The simultaneous dismissal of both appeals ensures that Judge Torres' carefully crafted ruling stands as final. This provides the industry with the regulatory clarity that Ripple always sought and that the SEC stubbornly refused to provide through proper rulemaking.
Lessons for the Future
The Ripple case offers several crucial lessons for both regulators and the cryptocurrency industry.
For regulators: Enforcement actions cannot substitute for clear rules. The SEC's refusal to engage in meaningful rulemaking for digital assets created an environment where companies had to read tea leaves from settlement agreements and complaint allegations. Chair Paul Atkins' current commission has demonstrated a better path forward through roundtables, public comment periods, and collaborative engagement with industry stakeholders.
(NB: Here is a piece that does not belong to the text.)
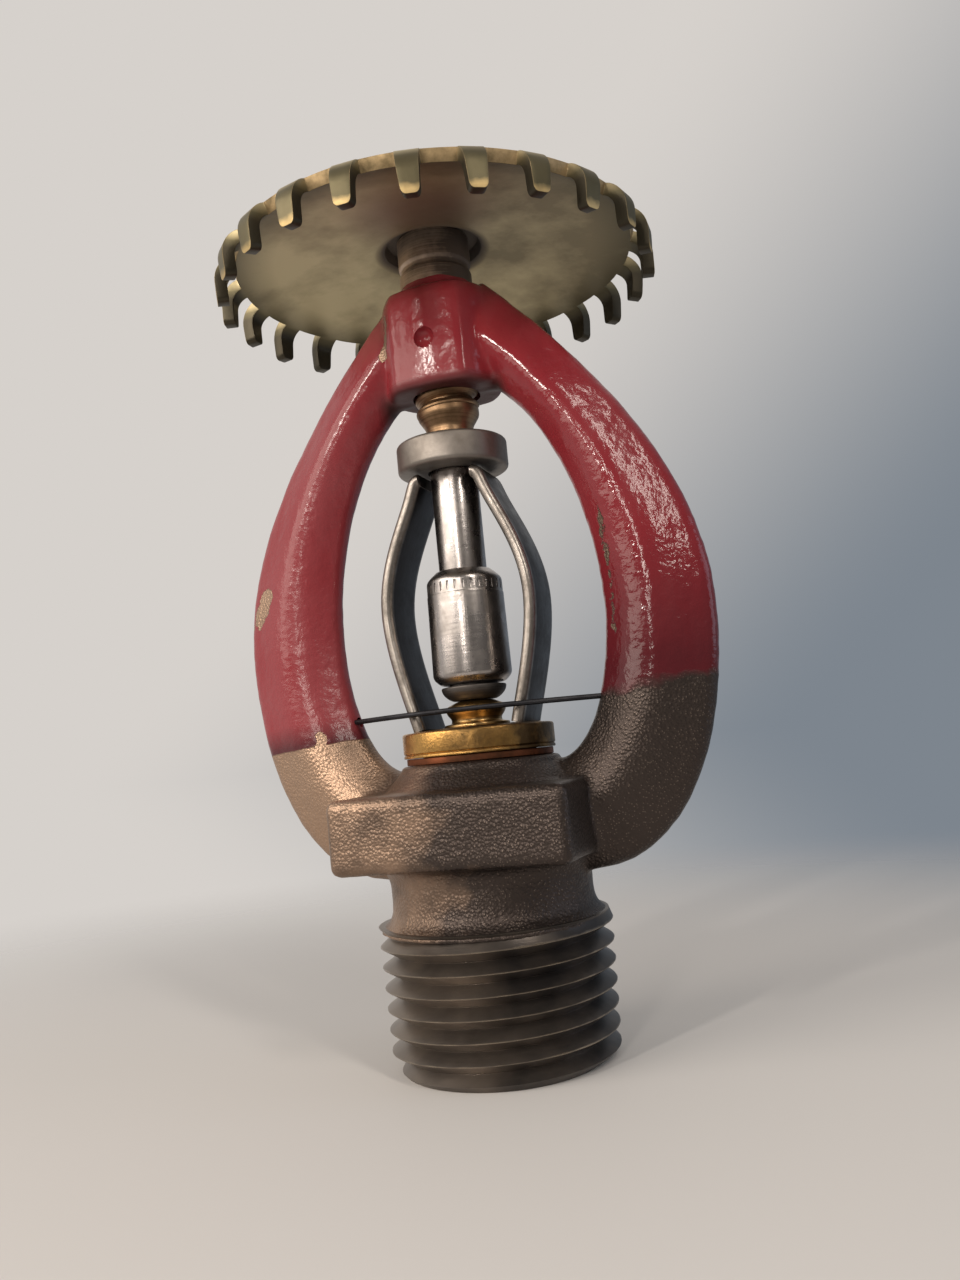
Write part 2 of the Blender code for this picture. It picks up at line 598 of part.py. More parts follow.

For the industry: The importance of fighting back against regulatory overreach cannot be overstated. Ripple's willingness to defend itself in court, despite enormous costs, ultimately benefited the entire digital asset ecosystem. Companies that simply settle meritless claims enable further abuse.
For investors: Regulatory uncertainty remains the greatest threat to legitimate innovation. The cryptocurrency industry deserves the same clear, consistent regulatory framework that governs other financial services.
Conclusion
I don’t like to say “I told you so.” But, SEC, I certainly did!
The final resolution of the Ripple case represents more than just the end of a single litigation, it marks the beginning of what could be a more rational approach to cryptocurrency regulation. The SEC's complete retreat, evidenced by both the appeal dismissal and the bad actor waiver, validates four years of criticism about the agency's enforcement-first strategy.
As I wrote in 2021, this was always about more than one company or one token. It was about whether American regulators would provide clear rules or continue to rely on the threat of ruinous litigation to maintain control over emerging technologies.
The SEC finally folded 'em, just as I predicted. Now it's time to deal a better hand for the entire industry.